Check each line of the listing, and copy it if it contains the word "loose".

============================================================

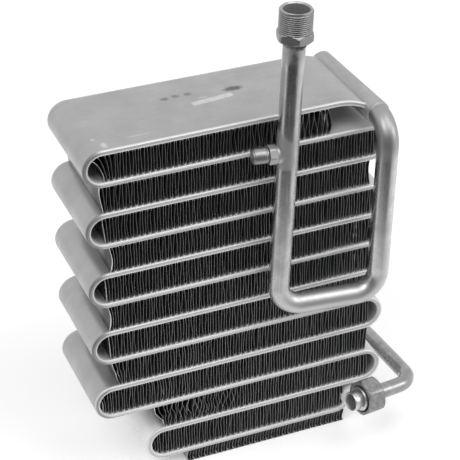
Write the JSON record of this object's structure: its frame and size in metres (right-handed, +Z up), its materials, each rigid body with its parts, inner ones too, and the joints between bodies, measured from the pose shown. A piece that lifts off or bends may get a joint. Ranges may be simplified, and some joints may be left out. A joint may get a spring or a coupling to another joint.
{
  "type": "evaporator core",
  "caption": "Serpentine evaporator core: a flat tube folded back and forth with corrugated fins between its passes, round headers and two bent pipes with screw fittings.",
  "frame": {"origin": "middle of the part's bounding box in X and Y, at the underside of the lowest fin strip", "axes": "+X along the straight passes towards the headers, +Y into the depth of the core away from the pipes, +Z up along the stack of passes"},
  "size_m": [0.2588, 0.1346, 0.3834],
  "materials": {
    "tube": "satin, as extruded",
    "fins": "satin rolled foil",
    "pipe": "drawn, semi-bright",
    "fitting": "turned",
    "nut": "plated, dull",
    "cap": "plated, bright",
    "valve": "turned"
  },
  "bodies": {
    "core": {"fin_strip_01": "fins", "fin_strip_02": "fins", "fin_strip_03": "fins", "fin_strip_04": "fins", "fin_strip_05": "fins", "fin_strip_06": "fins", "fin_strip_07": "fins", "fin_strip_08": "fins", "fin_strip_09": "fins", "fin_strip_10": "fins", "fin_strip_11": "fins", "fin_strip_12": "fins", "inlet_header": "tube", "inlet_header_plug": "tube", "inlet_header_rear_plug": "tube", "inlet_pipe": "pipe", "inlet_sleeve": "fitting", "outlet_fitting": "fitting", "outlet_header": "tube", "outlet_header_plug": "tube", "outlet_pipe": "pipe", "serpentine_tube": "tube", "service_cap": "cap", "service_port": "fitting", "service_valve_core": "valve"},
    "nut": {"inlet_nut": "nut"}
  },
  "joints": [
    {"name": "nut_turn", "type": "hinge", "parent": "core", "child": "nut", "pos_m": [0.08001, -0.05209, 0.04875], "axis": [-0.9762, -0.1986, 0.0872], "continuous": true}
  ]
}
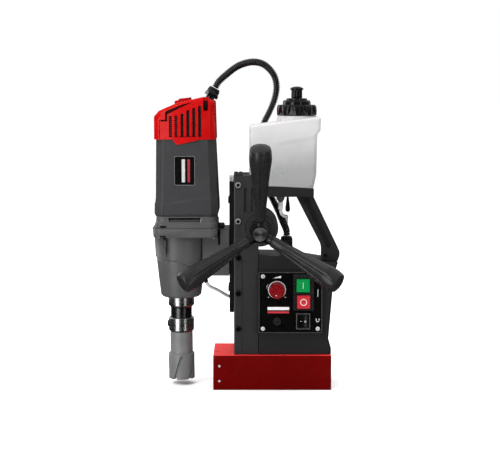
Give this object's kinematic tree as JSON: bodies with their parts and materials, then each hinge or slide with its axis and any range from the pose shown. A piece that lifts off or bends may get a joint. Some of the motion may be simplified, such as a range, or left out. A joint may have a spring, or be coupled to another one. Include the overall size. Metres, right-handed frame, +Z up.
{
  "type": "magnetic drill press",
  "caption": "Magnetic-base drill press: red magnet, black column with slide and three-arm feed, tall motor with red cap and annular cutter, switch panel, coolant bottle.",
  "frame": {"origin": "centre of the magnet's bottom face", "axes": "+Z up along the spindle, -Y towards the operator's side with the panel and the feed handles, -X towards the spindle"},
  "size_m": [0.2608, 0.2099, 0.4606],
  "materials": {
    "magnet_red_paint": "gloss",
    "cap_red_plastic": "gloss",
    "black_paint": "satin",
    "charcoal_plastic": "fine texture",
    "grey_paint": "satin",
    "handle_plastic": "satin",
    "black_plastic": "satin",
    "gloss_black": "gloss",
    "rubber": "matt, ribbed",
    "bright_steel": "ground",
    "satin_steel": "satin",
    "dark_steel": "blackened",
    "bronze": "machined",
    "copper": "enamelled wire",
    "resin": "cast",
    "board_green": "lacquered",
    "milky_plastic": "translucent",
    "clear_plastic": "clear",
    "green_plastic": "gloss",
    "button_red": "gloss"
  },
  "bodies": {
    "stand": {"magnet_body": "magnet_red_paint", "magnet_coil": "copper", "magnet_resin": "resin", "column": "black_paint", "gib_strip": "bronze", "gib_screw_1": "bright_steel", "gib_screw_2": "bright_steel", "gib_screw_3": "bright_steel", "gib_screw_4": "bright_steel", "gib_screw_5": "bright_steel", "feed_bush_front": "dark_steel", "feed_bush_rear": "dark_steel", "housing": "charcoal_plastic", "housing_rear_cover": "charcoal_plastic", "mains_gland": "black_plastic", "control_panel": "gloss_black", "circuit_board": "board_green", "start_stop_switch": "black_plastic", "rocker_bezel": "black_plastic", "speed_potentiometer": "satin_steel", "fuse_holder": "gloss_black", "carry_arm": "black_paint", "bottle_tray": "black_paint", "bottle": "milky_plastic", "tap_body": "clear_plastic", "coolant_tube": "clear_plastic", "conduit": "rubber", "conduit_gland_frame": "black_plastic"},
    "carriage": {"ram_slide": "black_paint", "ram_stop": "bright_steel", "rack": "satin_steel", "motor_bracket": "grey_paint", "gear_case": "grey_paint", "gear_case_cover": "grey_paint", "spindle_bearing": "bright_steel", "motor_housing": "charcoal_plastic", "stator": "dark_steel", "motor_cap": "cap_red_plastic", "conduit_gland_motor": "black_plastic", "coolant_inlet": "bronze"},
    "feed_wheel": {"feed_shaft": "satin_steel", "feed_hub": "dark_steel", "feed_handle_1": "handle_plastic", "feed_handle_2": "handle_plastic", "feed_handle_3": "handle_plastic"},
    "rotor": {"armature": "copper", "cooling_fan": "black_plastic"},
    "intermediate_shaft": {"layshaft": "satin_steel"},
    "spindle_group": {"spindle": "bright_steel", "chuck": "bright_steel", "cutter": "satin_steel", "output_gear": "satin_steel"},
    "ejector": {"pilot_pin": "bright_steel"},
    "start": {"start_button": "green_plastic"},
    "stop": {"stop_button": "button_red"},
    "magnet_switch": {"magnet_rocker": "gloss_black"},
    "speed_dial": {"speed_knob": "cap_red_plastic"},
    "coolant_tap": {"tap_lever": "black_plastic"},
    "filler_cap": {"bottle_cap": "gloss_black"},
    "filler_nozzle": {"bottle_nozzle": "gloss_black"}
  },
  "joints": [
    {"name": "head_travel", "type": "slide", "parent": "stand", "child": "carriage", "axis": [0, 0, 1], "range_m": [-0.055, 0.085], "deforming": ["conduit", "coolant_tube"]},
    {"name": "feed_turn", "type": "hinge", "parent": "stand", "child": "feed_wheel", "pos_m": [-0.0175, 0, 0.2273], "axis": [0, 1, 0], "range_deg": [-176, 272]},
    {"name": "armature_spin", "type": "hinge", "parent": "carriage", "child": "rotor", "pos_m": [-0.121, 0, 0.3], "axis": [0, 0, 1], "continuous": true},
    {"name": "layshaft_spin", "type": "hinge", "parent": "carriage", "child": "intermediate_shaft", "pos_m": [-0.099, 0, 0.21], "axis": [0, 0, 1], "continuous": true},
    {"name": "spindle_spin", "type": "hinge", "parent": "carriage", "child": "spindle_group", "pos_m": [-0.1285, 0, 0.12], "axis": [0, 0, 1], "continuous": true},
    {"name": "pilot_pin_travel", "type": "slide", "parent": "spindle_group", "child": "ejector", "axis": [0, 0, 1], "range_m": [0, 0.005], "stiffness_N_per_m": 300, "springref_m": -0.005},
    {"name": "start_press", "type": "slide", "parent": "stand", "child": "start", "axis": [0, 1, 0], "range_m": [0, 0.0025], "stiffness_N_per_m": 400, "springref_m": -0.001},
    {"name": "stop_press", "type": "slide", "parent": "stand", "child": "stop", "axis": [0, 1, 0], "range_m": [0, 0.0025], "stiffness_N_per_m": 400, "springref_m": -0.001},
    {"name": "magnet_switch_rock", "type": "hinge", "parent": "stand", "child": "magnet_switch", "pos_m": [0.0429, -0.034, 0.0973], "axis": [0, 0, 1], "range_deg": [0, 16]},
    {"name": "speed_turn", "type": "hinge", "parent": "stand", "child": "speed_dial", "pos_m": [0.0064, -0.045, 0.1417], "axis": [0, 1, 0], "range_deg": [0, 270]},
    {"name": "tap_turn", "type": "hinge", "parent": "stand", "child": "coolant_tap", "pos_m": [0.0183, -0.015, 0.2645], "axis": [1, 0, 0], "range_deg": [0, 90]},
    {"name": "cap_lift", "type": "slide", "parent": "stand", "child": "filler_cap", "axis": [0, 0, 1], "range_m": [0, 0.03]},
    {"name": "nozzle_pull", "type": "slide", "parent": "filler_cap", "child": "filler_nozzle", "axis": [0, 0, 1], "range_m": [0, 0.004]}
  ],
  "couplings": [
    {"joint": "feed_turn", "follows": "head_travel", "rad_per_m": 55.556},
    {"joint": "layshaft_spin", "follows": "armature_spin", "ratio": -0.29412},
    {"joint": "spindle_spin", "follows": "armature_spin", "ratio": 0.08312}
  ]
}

============================================================

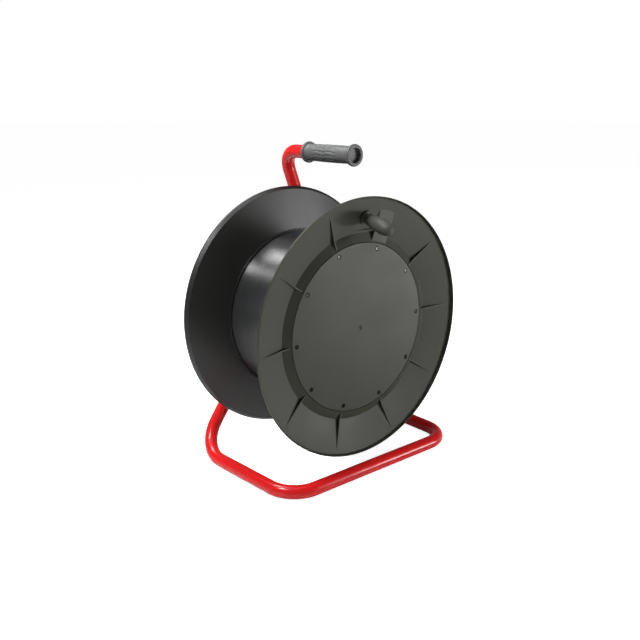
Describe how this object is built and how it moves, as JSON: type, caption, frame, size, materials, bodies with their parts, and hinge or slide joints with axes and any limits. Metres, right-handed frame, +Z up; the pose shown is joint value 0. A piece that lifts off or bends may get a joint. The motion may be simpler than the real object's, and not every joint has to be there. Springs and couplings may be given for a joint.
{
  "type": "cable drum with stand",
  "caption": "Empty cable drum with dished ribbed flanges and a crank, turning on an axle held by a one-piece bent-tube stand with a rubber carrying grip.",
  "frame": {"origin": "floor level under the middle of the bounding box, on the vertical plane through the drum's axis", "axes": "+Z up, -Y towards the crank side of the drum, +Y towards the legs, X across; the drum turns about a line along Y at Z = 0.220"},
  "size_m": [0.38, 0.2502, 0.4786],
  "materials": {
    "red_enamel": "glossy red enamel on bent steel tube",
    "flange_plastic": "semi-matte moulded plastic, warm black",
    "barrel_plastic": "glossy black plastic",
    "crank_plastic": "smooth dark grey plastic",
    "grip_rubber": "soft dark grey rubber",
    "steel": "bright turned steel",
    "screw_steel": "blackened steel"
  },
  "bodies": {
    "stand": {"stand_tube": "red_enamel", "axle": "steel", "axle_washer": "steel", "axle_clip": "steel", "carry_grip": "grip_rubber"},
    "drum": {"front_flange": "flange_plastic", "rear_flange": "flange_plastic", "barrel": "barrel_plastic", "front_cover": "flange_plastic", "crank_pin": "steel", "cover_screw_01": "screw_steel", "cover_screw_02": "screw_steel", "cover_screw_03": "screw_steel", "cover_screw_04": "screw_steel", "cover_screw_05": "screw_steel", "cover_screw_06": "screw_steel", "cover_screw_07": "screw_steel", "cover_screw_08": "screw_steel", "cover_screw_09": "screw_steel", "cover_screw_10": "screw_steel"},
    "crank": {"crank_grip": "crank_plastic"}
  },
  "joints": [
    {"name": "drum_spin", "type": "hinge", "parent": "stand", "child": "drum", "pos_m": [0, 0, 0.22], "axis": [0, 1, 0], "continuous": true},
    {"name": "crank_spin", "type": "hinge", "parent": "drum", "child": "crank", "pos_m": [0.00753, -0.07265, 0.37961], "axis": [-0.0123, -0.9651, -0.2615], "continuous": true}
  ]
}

============================================================

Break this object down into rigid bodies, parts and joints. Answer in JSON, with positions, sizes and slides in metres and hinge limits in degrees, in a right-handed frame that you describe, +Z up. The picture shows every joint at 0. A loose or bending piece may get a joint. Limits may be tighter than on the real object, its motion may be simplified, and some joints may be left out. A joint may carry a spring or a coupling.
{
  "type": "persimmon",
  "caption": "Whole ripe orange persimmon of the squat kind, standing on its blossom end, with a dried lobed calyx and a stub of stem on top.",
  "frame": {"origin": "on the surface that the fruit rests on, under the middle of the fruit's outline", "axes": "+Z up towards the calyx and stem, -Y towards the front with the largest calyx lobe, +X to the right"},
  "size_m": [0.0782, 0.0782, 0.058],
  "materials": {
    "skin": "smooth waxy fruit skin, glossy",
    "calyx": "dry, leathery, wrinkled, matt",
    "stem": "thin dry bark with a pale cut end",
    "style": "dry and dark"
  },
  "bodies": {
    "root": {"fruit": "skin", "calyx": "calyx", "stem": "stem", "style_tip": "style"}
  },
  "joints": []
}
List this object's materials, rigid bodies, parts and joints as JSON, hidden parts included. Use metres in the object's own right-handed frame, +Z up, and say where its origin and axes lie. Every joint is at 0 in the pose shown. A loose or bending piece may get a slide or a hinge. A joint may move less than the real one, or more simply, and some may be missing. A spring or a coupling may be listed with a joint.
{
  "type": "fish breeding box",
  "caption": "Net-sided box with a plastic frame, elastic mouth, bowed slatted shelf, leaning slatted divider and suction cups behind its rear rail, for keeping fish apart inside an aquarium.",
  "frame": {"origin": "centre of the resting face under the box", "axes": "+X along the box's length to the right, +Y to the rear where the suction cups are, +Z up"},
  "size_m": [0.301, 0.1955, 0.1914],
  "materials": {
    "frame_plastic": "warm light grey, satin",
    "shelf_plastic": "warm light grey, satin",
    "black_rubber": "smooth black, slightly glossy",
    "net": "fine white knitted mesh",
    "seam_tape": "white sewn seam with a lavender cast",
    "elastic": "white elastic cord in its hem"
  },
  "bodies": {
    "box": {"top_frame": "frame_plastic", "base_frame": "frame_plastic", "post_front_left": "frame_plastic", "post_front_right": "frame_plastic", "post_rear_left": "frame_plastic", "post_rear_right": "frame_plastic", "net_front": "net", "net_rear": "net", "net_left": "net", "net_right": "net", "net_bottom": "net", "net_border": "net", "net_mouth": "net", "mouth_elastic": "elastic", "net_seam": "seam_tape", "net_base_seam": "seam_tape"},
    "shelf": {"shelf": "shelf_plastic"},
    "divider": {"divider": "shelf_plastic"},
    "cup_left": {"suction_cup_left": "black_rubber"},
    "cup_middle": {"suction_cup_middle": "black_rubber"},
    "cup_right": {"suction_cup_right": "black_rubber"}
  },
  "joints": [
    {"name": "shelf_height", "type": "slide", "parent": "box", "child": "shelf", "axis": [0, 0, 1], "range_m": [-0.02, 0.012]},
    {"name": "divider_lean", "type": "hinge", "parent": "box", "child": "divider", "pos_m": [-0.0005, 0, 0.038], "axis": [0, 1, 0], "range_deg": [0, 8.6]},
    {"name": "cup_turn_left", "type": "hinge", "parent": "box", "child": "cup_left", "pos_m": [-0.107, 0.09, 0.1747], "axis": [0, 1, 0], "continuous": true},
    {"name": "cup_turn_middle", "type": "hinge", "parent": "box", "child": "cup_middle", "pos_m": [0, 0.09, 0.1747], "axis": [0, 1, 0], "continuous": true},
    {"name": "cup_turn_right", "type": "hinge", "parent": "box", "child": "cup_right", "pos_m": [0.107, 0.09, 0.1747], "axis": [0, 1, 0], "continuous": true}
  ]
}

============================================================

* _CORRECT OUTPUT_:
Break this object down into rigid bodies, parts and joints. Answer in JSON, with positions, sizes and slides in metres and hinge limits in degrees, in a right-handed frame that you describe, +Z up. The picture shows every joint at 0. A loose or bending piece may get a joint. Limits may be tighter than on the real object, its motion may be simplified, and some joints may be left out. A joint may carry a spring or a coupling.
List this object's materials, rigid bodies, parts and joints as JSON, hidden parts included. Use metres in the object's own right-handed frame, +Z up, and say where its origin and axes lie. Every joint is at 0 in the pose shown. A loose or bending piece may get a slide or a hinge. A joint may move less than the real one, or more simply, and some may be missing. A spring or a coupling may be listed with a joint.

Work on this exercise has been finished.